> **Exercise goal**:
Where a line in the listing below contains the word "axes", copy that line.

> **Provided material**:
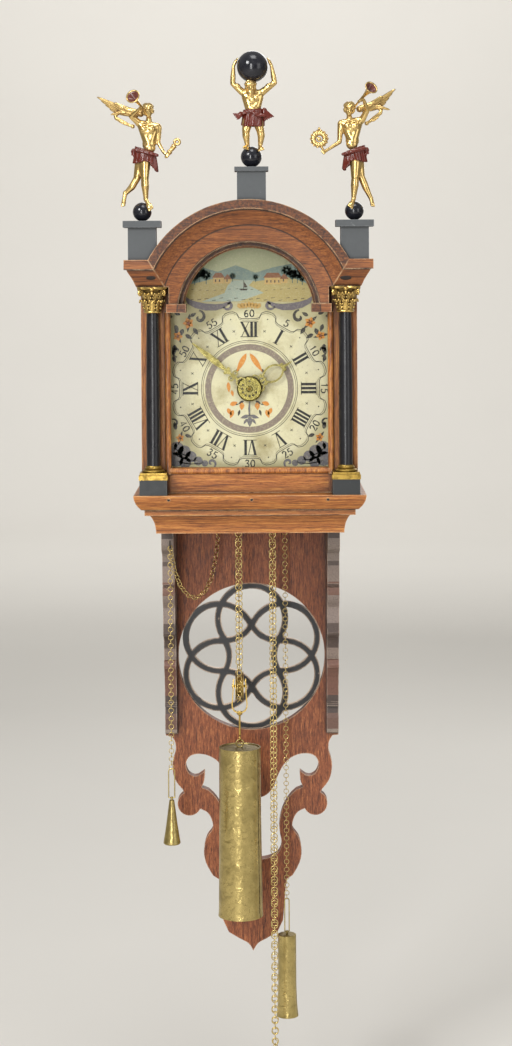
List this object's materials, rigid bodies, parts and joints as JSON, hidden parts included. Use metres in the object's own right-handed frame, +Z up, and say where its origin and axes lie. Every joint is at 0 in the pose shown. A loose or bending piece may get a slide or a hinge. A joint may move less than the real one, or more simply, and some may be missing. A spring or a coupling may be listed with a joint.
{
  "type": "tail clock",
  "caption": "Weight-driven wall clock with a sliding arched hood, painted dial, scrolled tail, chains and brass weights.",
  "frame": {"origin": "centre of the wall-hook hole at the hanging plate's back face, in the wall plane", "axes": "+X to the right seen from the front, +Y towards the wall, +Z up; the dial faces -Y"},
  "size_m": [0.358, 0.2348, 1.2827],
  "materials": {
    "pine_tail": "worn reddish-brown varnish",
    "oak_base": "golden-brown waxed oak",
    "oak_hood": "reddish-brown varnished oak",
    "bracket_wood": "grey-brown worn paint",
    "black_paint": "matt black paint over wood",
    "slate_paint": "slate grey paint",
    "ebonised": "worn ebonised polish",
    "green_black": "dark green-black paint",
    "gilding": "gold leaf over gesso",
    "black_gloss": "glossy near-black paint",
    "brass": "aged brass",
    "weight_brass": "dented sheet brass",
    "chain_brass": "drawn brass wire",
    "iron": "forged iron",
    "dial_paint": "cream paint",
    "bell_metal": "bell metal",
    "clear_glass": "window glass"
  },
  "bodies": {
    "case": {"backboard": "pine_tail", "tail_board": "pine_tail", "rosette_tracery": "black_paint", "hanging_plate": "iron", "brackets": "bracket_wood", "seat_board": "oak_base", "base_moulding": "oak_base", "moulding_pegs": "black_paint", "chain_hook": "iron", "movement_plates": "brass", "movement_pillars": "brass", "train_bars": "brass", "dial_plate": "dial_paint", "bell": "bell_metal", "bell_stand": "iron", "sprocket_chains": "chain_brass", "alarm_loop_chain": "chain_brass"},
    "hood": {"hood_front": "oak_hood", "hood_sides": "oak_hood", "hood_roof": "oak_hood", "arch_moulding": "oak_hood", "ledge_mouldings": "oak_hood", "front_glass": "clear_glass", "side_glass": "clear_glass", "columns": "ebonised", "capitals": "gilding", "column_bases": "brass", "plinths": "green_black", "pedestals": "slate_paint", "finial_balls": "black_gloss", "globe_bearer": "gilding", "globe": "black_gloss", "herald_left": "gilding", "herald_right": "gilding"},
    "going_great": {"going_great_wheel": "brass"},
    "minute": {"centre_wheel": "brass", "minute_hand": "brass"},
    "escape": {"escape_wheel": "brass"},
    "motion": {"minute_wheel": "brass"},
    "hour": {"hour_wheel": "brass", "hour_hand": "brass"},
    "alarm_disc": {"alarm_disc": "brass"},
    "pendulum": {"anchor": "iron", "pendulum": "brass"},
    "strike_great": {"strike_great_wheel": "brass"},
    "pin": {"pin_wheel": "brass"},
    "fly": {"fly": "brass"},
    "hammer": {"strike_hammer": "iron"},
    "main_weight": {"weight_chains": "chain_brass", "pulley_block": "brass", "main_weight": "weight_brass"},
    "pulley_wheel": {"pulley_wheel": "brass"},
    "ring_weight": {"tail_chains": "chain_brass", "ring_weight": "iron"},
    "alarm_wheel": {"alarm_wheel": "brass"},
    "alarm_weight": {"alarm_chain": "chain_brass", "alarm_weight": "weight_brass"},
    "counterweight": {"counter_chain": "chain_brass", "counterweight": "weight_brass"}
  },
  "joints": [
    {"name": "hood_slide", "type": "slide", "parent": "case", "child": "hood", "axis": [0, -1, 0], "range_m": [0, 0.2]},
    {"name": "minute_hand_turn", "type": "hinge", "parent": "case", "child": "minute", "pos_m": [0, -0.13, -0.1915], "axis": [0, 1, 0], "continuous": true},
    {"name": "hour_hand_turn", "type": "hinge", "parent": "case", "child": "hour", "pos_m": [0, -0.14, -0.1915], "axis": [0, 1, 0], "continuous": true},
    {"name": "minute_wheel_turn", "type": "hinge", "parent": "case", "child": "motion", "pos_m": [0, -0.132, -0.2131], "axis": [0, 1, 0], "continuous": true},
    {"name": "going_great_turn", "type": "hinge", "parent": "case", "child": "going_great", "pos_m": [0.006, -0.105, -0.24], "axis": [0, 1, 0], "continuous": true},
    {"name": "escape_wheel_turn", "type": "hinge", "parent": "case", "child": "escape", "pos_m": [0, -0.105, -0.1595], "axis": [0, 1, 0], "continuous": true},
    {"name": "alarm_disc_set", "type": "hinge", "parent": "hour", "child": "alarm_disc", "pos_m": [0, -0.1467, -0.1915], "axis": [0, 1, 0], "continuous": true},
    {"name": "pendulum_swing", "type": "hinge", "parent": "case", "child": "pendulum", "pos_m": [0, -0.04, -0.1385], "axis": [0, 1, 0], "range_deg": [-4, 4]},
    {"name": "pin_wheel_turn", "type": "hinge", "parent": "case", "child": "pin", "pos_m": [0, -0.07, -0.1915], "axis": [0, 1, 0], "continuous": true},
    {"name": "strike_great_turn", "type": "hinge", "parent": "case", "child": "strike_great", "pos_m": [0.006, -0.071, -0.24], "axis": [0, 1, 0], "continuous": true},
    {"name": "fly_turn", "type": "hinge", "parent": "case", "child": "fly", "pos_m": [0, -0.07, -0.1595], "axis": [0, 1, 0], "continuous": true},
    {"name": "hammer_swing", "type": "hinge", "parent": "case", "child": "hammer", "pos_m": [-0.058, -0.066, -0.2], "axis": [0, 0, 1], "range_deg": [-22, 0], "stiffness_Nm_per_rad": 0.05},
    {"name": "main_weight_drop", "type": "slide", "parent": "case", "child": "main_weight", "axis": [0, 0, -1], "range_m": [0, 0.06], "deforming": ["weight_chains"]},
    {"name": "pulley_turn", "type": "hinge", "parent": "main_weight", "child": "pulley_wheel", "pos_m": [-0.015, -0.088, -0.565], "axis": [1, 0, 0], "continuous": true},
    {"name": "ring_weight_rise", "type": "slide", "parent": "case", "child": "ring_weight", "axis": [0, 0, 1], "range_m": [0, 0.06], "deforming": ["tail_chains"]},
    {"name": "alarm_weight_drop", "type": "slide", "parent": "case", "child": "alarm_weight", "axis": [0, 0, -1], "range_m": [0, 0.05], "deforming": ["alarm_chain"]},
    {"name": "alarm_wheel_turn", "type": "hinge", "parent": "case", "child": "alarm_wheel", "pos_m": [0.022, -0.042, -0.24], "axis": [0, 1, 0], "range_deg": [-2, 140]},
    {"name": "counterweight_swing", "type": "hinge", "parent": "case", "child": "counterweight", "pos_m": [-0.099, -0.116, -0.388], "axis": [0, 1, 0], "range_deg": [-6, 6]}
  ],
  "couplings": [
    {"joint": "hour_hand_turn", "follows": "minute_hand_turn", "ratio": 0.083333},
    {"joint": "minute_wheel_turn", "follows": "minute_hand_turn", "ratio": -0.33333},
    {"joint": "going_great_turn", "follows": "minute_hand_turn", "ratio": -0.16667},
    {"joint": "escape_wheel_turn", "follows": "minute_hand_turn", "ratio": -6.75},
    {"joint": "strike_great_turn", "follows": "pin_wheel_turn", "ratio": -0.16667},
    {"joint": "fly_turn", "follows": "pin_wheel_turn", "ratio": -6.75},
    {"joint": "ring_weight_rise", "follows": "main_weight_drop", "ratio": 1},
    {"joint": "alarm_wheel_turn", "follows": "alarm_weight_drop", "rad_per_m": 47.619}
  ]
}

> **Solution for this task**:
List this object's materials, rigid bodies, parts and joints as JSON, hidden parts included. Use metres in the object's own right-handed frame, +Z up, and say where its origin and axes lie. Every joint is at 0 in the pose shown. A loose or bending piece may get a slide or a hinge. A joint may move less than the real one, or more simply, and some may be missing. A spring or a coupling may be listed with a joint.
  "frame": {"origin": "centre of the wall-hook hole at the hanging plate's back face, in the wall plane", "axes": "+X to the right seen from the front, +Y towards the wall, +Z up; the dial faces -Y"},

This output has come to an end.